While this case turned very much on its facts (particularly given that cost was not an issue) there are nevertheless some key points to draw from it. The judgment affirms the policy behind the Act, most particularly that it is not a 'minimalist Act', and that access should be afforded as close as possible to that offered to the public at large. It also emphasises the 'anticipatory' nature of the duty, owed to disabled persons at large (as expressed in the DRC Part 3 Code of Practice on Access to Goods, Facilities Services and Premises) and the importance of this.

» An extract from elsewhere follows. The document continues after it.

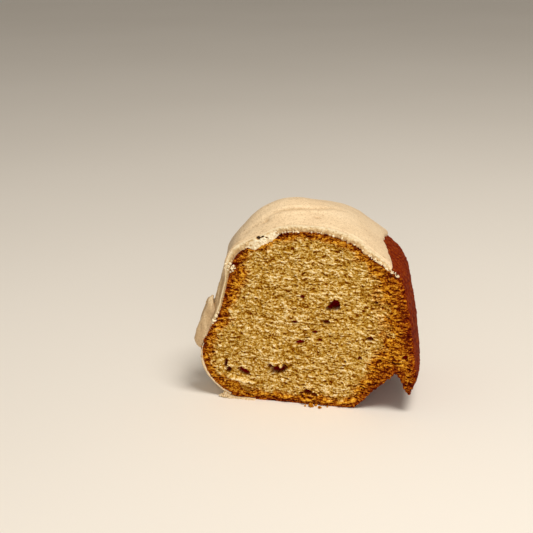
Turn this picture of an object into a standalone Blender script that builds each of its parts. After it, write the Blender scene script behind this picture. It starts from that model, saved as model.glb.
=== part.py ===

There are also implications in this judgment for the options set out in section 21(4) of the DDA, in relation to addressing physical features. It seems clear that, when considering whether a reasonable adjustment has been made, courts will be able to take consider whether a different approach could have been taken - for example, whether a feature should have been removed, rather than providing an alternative means of service - rather than being confined to assessing whether the one step taken has resulted in the barrier to service being addressed.